I just recieved an email with good info on Freebies for newer freebie hunters and thought I would pass it along, Hope this is the right forum for this.
UNETHICAL USE OF THE WORD "FREE"
I subscribe to "Ezines For Sale" which you can too, at
http://www.ezinesforsale.com It's just a place where
publishers can post their newsletters on the market, hoping
another publisher will buy them.
Here's a huge Freebie Newsletter that just went on the
auction block -- they have 650,000 subscribers, which I can
tell you, is a whole lot of people to be on one ezine
mailing list.
Look at how they describe their "Freebie" newsletter...
---------------------------------------------------------
Ezine: (BLACKED OUT FOR LEGAL PURPOSES)
Publisher: (BLACKED OUT FOR LEGAL PURPOSES)
Contact: (BLACKED OUT FOR LEGAL PURPOSES)
URL: (BLACKED OUT FOR LEGAL PURPOSES)
Phone: (BLACKED OUT FOR LEGAL PURPOSES)
Fax: (BLACKED OUT FOR LEGAL PURPOSES)
Topic: Free offers and 'samples'
Circulation: 650,000
Frequency: Daily
Price: Best offer at or above $0.10 per subscriber
Description: Daily newsletter featuring 1-3 'free' offers/ads.

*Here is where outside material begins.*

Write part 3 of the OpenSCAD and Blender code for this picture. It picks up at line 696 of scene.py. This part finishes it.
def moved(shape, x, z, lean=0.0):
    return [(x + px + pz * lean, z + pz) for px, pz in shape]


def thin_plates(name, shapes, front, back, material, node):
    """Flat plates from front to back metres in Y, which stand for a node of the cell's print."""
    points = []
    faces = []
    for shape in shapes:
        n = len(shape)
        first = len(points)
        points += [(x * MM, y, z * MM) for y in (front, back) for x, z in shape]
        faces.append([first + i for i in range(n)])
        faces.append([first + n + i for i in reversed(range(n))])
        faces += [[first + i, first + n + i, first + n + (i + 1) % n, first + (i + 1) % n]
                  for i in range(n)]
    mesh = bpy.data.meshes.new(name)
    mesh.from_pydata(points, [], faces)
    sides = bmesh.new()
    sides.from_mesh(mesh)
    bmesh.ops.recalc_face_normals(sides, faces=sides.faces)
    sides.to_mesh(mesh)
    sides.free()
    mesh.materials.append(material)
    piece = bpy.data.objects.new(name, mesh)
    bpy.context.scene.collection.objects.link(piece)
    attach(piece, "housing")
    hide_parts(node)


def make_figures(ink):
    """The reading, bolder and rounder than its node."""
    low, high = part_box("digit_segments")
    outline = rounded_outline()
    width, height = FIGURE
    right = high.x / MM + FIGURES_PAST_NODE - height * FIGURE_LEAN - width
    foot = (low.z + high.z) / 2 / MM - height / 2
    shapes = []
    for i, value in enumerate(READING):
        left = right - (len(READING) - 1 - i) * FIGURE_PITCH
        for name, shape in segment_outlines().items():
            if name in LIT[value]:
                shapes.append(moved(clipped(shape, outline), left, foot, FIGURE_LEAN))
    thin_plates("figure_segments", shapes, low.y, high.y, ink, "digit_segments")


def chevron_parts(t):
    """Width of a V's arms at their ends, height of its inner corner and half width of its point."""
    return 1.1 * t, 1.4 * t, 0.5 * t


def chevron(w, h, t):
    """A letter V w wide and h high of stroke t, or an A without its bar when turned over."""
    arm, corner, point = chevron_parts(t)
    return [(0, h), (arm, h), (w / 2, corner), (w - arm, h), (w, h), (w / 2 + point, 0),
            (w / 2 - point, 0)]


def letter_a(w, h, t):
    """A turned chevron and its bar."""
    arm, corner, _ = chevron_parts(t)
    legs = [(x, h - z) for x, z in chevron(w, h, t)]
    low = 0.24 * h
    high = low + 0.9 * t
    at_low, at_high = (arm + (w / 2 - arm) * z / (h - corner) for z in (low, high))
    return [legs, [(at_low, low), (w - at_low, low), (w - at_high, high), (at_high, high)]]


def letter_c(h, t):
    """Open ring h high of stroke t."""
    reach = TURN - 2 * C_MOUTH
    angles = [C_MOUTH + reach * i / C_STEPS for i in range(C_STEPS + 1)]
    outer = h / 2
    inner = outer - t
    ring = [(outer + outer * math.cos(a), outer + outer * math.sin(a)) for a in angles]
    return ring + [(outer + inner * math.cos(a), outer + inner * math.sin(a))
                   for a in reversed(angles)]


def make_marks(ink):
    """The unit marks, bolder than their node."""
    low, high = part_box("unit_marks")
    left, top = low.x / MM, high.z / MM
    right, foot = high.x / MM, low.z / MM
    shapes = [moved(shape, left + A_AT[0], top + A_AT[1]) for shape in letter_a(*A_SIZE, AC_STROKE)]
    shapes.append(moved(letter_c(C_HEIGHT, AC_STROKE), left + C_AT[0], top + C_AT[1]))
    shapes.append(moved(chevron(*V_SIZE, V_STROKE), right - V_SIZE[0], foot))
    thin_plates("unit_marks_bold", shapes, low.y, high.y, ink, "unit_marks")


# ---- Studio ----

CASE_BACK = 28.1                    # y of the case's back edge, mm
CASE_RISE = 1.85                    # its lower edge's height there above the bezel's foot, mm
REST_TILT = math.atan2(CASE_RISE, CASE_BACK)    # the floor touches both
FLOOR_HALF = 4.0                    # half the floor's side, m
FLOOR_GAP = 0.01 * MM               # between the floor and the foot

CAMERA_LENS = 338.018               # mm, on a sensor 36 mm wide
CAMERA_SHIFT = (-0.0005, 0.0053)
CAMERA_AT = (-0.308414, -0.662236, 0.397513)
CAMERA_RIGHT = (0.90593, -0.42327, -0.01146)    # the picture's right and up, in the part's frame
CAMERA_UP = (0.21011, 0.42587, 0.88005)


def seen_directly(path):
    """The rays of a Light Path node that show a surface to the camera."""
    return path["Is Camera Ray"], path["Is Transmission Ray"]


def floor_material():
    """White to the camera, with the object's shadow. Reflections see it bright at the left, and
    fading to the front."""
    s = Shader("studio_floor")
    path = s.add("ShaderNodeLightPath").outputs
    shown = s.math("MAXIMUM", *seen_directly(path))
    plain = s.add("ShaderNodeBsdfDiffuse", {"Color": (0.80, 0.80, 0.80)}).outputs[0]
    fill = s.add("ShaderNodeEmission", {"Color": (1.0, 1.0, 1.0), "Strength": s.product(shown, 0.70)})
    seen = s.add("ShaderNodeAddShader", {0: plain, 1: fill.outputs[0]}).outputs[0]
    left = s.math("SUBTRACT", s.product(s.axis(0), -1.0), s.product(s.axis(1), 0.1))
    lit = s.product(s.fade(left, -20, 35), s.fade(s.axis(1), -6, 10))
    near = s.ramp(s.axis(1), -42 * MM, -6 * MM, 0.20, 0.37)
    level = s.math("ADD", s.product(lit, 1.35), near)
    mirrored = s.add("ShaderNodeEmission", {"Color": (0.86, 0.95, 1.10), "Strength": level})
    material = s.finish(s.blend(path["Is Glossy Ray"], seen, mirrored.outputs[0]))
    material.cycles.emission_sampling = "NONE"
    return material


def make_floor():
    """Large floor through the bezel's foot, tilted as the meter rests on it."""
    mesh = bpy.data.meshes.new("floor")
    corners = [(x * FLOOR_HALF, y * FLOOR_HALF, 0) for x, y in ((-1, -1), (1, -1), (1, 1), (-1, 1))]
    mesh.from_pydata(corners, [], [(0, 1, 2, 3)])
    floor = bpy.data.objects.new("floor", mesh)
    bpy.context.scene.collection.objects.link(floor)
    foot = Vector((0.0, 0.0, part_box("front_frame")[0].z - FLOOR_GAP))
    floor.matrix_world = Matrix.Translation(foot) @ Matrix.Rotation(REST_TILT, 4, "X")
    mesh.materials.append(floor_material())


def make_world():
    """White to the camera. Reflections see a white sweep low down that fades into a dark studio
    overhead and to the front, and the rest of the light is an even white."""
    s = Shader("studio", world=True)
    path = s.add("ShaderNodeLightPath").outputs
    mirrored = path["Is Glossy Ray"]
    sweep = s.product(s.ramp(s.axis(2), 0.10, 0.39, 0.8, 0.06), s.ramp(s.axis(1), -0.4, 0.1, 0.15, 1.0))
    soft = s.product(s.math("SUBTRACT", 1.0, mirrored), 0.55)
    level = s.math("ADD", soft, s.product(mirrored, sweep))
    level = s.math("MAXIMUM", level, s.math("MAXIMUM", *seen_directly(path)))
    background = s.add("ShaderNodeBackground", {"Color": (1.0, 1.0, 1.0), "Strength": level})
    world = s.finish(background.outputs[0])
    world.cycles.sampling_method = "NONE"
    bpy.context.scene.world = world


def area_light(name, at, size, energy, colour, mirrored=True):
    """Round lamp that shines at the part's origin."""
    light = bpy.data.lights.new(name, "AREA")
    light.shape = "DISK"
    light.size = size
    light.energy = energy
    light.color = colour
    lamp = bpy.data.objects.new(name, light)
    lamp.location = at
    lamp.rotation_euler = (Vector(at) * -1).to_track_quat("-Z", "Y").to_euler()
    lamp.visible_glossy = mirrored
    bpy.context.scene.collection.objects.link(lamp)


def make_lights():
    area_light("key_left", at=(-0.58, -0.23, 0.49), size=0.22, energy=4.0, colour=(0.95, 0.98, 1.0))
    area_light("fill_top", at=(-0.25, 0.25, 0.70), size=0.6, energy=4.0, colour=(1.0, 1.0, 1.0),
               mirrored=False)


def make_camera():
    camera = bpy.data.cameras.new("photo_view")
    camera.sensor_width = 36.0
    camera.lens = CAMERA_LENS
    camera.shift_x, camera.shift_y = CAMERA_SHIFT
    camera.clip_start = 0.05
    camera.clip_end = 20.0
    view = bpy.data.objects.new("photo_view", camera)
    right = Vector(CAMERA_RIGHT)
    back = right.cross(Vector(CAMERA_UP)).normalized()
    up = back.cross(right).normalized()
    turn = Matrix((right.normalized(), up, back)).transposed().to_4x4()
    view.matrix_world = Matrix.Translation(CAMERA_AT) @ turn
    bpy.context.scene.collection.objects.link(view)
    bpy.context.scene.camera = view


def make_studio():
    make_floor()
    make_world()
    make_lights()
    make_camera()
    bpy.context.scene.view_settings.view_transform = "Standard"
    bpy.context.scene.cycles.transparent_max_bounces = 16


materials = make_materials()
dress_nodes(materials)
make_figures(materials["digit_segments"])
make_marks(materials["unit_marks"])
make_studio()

Each free offer is basically an ad for an advertiser, but carefully
disguised as valuable content for the visitor. All subscribers
are double opt-in. Newsletter is profitable; Approx. $15k in
revenue in March.
Comments: We are selling this newsletter as it does not fit our
core business focus. It is profitable, and very easy to manage.

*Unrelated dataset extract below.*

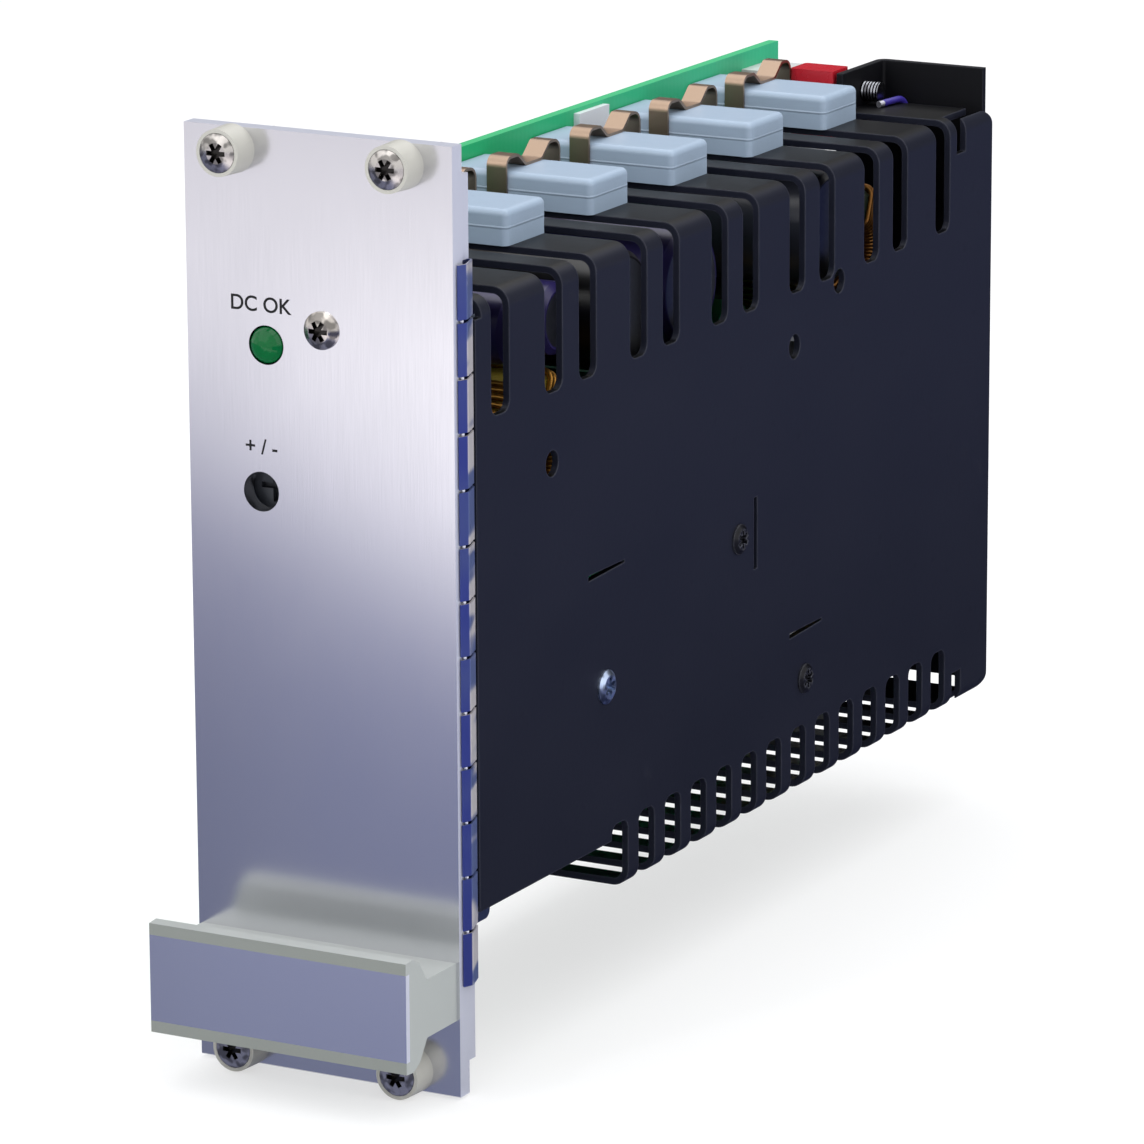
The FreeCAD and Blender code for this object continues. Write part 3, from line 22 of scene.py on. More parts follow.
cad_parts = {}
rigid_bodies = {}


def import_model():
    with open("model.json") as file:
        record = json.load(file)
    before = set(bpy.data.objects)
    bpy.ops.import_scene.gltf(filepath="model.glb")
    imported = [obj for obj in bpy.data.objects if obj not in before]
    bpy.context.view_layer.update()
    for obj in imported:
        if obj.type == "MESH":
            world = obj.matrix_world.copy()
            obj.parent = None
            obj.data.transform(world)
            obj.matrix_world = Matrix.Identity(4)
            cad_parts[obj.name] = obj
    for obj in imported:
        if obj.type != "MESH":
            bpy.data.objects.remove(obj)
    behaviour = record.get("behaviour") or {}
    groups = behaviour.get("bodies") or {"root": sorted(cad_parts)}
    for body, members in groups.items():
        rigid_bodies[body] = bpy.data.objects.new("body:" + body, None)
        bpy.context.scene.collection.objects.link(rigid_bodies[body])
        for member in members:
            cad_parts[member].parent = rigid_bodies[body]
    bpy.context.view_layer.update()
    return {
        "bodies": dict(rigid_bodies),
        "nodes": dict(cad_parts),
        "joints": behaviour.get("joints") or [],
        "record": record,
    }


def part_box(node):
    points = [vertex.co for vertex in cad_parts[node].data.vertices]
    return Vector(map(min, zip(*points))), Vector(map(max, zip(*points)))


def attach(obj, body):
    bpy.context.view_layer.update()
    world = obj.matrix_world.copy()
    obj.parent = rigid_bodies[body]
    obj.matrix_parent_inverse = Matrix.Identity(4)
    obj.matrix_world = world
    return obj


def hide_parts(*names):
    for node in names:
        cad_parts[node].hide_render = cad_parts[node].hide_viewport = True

Total time spent on it is estimated at 30-45 mins per day.
Resellers welcome; call for details.
---------------------------------------------------------
Did you catch the outrageous part?...
--> "Each free offer is basically an ad for an advertiser, but
--> carefully disguised as valuable content for the visitor."
What I just showed you is not secret information, but it's
a freebie industry trick that most people would never know
about. And it makes me mad!
Let me give you a pointer on Freebie links you might find
elsewhere on the internet
WHEN "FREE" DOES NOT MEAN "FREE":
If the Freebie's blue clickable URL is overly long and
includes a bunch of numbers and "=" and "?" and "refer" in
it, that means it's probably an advertisement disguised as a
freebie.
If it is from "cj.com" or "websponsors" or "qksrv.net" or
contains the word "click" or "ad" then it is likely just an
advertisement masquerading as a Freebie.
In many cases, the publishers earn anywhere from a nickel to
a quarter every time the reader clicks on one of those links,
so they write what they must to get as many readers as
possible to click. The more people who click, the more
money they make in commission, the "free" aspect be damned.
Of course, it's perfectly OK to run advertisements in
Freebie newsletters, but they should be set apart and
identifiable as ads -- not snuck into the meat to trick the
reader. I run ads in my newsletter (Uncle Url's influence,
say no more) but they are always at the very top and roped
off from the true Free Stuff found in the text.
(By the way, MY advertisers are offering you fantastic
deals on super merchandise at bargain prices, please
visit them! ;-)
I don't have much else to say about this, except remember
to be dubious about everything labelled "Free" until you
see there are no conditions (like shipping and handling,
minimum purchases, tell 20 friends about us, etc.)